> **TASK TO CARRY OUT**: Gather, from the data below, each line in which the word "None" occurs.

> **STORED DATA**:

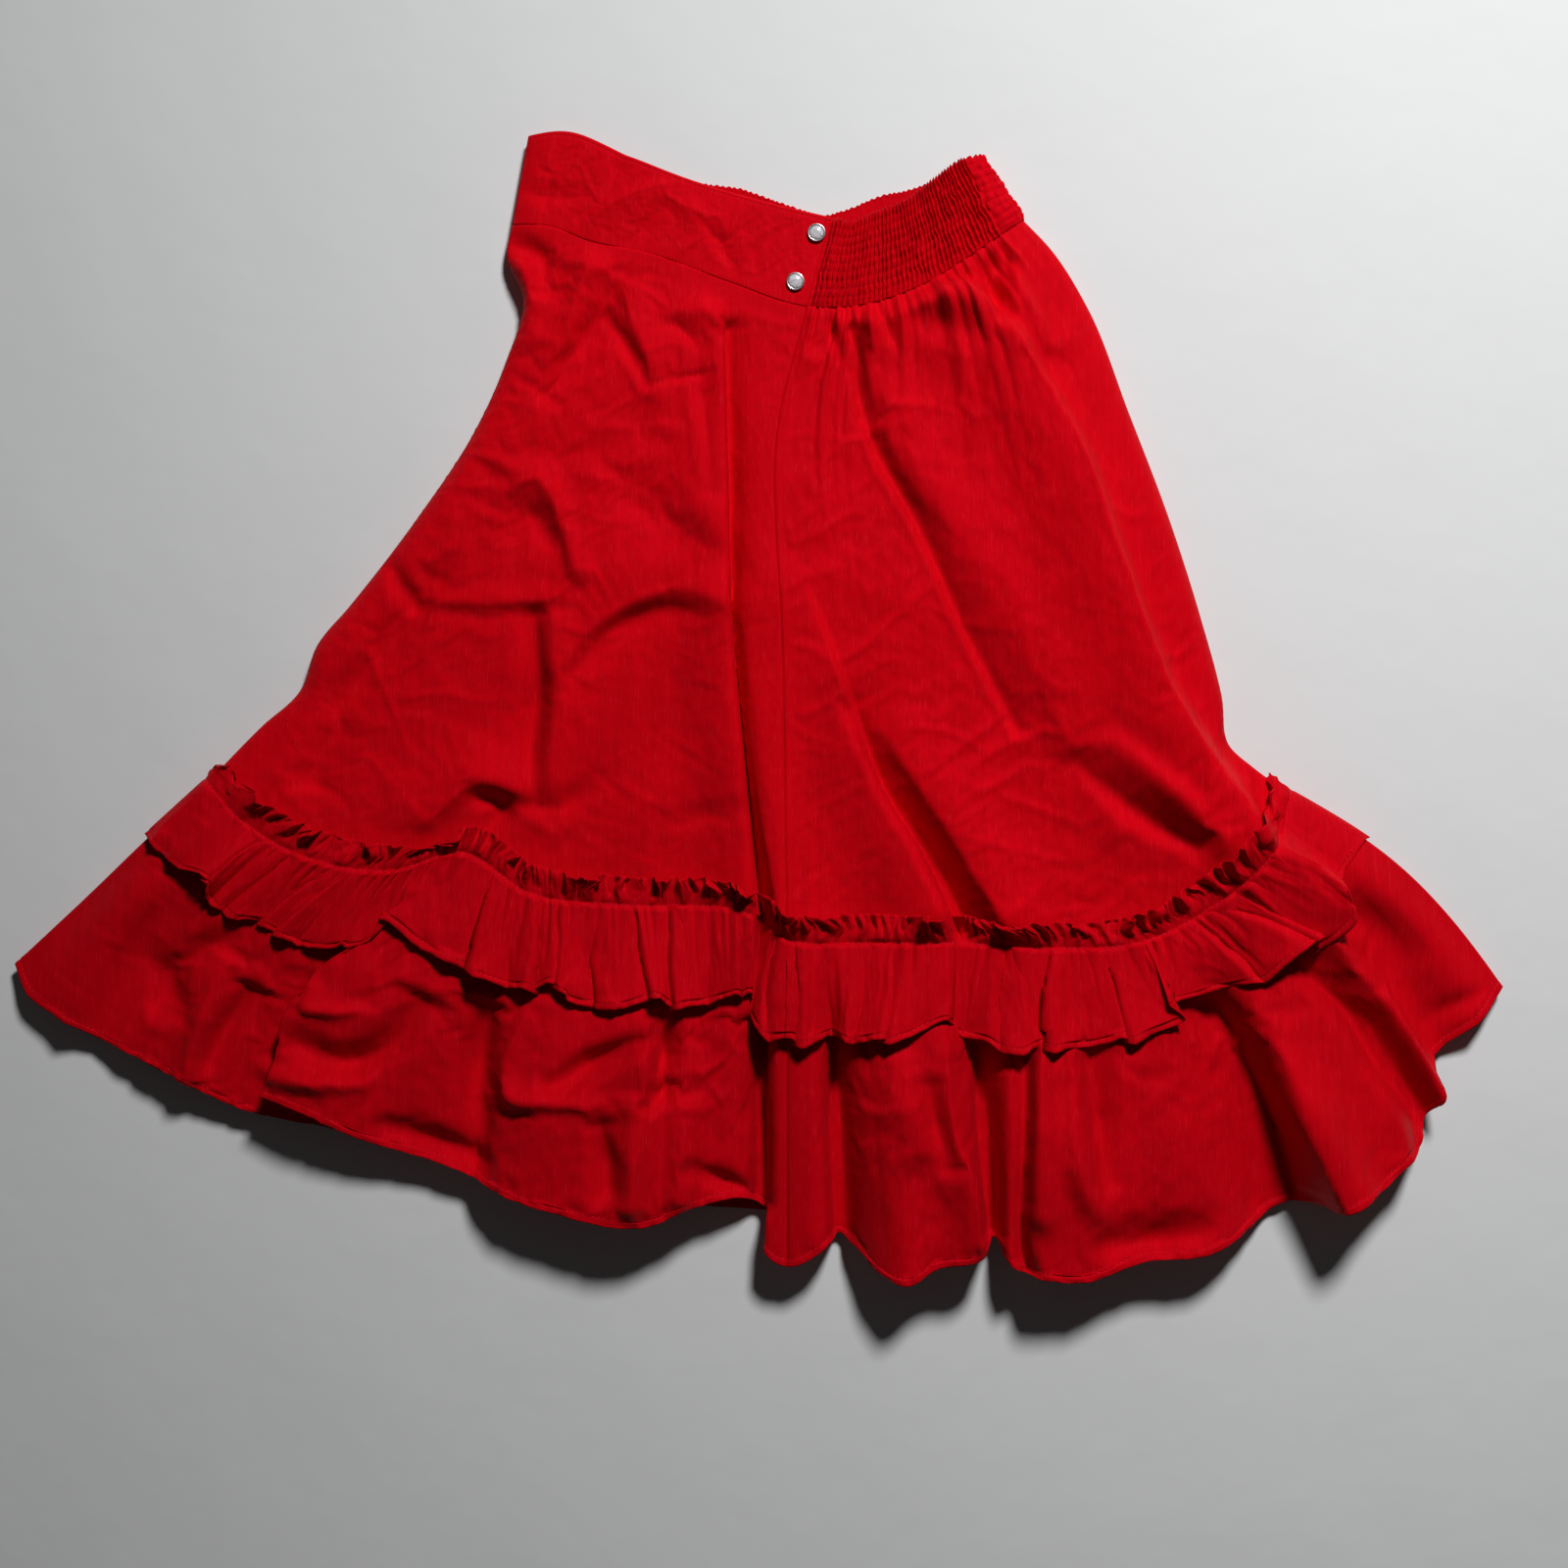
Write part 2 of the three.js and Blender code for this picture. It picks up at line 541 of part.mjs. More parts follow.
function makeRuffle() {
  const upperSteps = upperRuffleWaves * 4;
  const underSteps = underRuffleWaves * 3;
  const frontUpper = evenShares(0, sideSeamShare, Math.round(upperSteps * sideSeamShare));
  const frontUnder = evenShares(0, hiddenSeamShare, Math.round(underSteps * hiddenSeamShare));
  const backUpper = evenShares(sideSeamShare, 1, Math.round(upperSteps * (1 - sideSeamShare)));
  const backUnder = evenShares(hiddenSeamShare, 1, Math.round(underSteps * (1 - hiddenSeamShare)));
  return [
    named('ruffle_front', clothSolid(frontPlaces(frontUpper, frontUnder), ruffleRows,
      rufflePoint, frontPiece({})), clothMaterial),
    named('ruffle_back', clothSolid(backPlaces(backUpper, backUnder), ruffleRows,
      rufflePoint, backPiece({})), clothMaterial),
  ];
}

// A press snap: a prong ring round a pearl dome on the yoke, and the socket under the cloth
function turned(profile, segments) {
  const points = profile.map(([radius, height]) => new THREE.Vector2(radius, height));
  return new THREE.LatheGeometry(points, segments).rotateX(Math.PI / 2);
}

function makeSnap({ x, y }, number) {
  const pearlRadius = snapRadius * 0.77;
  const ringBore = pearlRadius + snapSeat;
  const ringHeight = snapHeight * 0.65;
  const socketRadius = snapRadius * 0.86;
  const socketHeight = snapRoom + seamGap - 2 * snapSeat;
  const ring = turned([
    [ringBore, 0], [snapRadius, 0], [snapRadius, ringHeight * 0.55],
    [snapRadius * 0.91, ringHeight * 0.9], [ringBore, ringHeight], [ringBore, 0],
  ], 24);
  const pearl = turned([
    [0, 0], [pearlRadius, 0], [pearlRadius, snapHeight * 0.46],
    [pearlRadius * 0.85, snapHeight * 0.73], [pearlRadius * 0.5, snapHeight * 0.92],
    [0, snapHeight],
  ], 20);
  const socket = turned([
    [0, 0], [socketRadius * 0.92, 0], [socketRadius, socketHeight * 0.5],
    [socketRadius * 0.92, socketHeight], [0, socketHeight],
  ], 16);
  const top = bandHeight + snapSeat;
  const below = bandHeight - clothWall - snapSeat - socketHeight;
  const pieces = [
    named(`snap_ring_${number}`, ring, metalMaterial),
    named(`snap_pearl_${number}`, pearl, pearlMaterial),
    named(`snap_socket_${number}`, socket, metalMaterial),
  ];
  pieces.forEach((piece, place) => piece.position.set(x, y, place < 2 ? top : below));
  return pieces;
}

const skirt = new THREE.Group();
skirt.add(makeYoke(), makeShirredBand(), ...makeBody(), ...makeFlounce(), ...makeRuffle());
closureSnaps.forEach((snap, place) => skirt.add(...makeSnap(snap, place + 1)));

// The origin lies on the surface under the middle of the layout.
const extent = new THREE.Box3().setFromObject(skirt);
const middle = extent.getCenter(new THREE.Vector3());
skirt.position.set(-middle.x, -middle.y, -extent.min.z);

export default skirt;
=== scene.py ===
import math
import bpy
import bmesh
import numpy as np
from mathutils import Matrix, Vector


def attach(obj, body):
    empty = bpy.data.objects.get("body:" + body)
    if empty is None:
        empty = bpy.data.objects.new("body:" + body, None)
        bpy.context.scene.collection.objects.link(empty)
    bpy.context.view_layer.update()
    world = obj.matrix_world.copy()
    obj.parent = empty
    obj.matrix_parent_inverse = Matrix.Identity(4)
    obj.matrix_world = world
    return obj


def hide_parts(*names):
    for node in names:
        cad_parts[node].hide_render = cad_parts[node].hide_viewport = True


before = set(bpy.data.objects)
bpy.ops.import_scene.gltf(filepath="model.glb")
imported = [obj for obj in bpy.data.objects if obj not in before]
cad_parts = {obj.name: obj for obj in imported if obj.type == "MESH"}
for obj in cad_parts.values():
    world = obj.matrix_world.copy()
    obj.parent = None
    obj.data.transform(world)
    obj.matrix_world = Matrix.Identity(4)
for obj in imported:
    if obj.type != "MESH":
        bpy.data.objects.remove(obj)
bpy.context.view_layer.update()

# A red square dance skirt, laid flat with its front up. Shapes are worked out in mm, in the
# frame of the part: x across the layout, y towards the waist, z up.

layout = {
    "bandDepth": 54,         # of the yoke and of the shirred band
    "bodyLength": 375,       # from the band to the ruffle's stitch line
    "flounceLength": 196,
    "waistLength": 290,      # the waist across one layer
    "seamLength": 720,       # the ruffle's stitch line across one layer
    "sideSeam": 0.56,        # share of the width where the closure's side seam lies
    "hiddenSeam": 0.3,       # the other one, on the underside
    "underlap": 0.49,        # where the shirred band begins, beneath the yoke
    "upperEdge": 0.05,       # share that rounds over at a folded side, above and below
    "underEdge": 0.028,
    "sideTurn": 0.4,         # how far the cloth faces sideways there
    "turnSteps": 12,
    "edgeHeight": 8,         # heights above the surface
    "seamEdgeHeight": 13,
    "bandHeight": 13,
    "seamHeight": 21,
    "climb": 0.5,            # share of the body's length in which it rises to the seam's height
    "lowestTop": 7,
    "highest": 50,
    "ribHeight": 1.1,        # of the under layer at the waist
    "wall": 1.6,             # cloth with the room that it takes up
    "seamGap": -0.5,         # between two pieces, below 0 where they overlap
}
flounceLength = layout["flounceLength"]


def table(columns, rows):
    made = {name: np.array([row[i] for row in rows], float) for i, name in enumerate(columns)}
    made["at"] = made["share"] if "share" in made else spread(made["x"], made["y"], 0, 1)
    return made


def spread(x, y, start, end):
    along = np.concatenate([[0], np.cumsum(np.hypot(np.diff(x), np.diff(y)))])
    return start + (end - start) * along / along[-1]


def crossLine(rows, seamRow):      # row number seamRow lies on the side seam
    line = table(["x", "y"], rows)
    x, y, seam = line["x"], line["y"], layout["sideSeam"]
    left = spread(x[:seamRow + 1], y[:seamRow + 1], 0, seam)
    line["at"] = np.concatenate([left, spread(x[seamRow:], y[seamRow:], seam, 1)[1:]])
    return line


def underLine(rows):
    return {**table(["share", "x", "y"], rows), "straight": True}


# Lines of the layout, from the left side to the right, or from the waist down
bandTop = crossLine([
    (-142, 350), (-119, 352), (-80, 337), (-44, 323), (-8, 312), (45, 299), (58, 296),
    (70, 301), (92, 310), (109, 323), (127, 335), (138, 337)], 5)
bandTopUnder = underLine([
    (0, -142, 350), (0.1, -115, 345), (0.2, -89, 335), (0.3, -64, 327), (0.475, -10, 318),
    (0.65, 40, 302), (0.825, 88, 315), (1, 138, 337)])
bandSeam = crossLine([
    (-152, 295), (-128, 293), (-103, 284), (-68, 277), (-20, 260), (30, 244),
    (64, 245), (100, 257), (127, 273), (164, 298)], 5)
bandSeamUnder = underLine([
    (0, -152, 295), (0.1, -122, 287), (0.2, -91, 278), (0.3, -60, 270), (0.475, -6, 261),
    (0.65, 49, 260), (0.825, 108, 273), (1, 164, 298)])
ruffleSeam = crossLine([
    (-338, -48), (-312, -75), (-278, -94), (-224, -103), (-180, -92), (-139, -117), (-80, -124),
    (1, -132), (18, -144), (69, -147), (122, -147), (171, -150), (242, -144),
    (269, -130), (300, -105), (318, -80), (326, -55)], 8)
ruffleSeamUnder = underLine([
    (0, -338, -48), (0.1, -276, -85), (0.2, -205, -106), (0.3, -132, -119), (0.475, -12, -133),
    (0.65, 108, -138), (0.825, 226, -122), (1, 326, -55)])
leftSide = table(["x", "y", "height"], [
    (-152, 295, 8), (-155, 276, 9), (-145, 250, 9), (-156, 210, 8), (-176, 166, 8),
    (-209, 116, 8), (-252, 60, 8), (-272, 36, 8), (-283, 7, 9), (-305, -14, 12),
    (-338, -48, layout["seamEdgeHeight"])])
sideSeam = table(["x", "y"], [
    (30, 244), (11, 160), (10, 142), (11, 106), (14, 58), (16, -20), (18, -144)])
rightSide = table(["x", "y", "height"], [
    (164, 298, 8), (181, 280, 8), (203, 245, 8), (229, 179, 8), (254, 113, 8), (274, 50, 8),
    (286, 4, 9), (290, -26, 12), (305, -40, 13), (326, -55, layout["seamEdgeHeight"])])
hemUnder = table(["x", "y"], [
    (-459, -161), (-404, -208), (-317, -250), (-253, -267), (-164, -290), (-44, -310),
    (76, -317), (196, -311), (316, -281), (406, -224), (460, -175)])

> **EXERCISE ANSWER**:
    if empty is None:
        empty = bpy.data.objects.new("body:" + body, None)
    obj.parent = None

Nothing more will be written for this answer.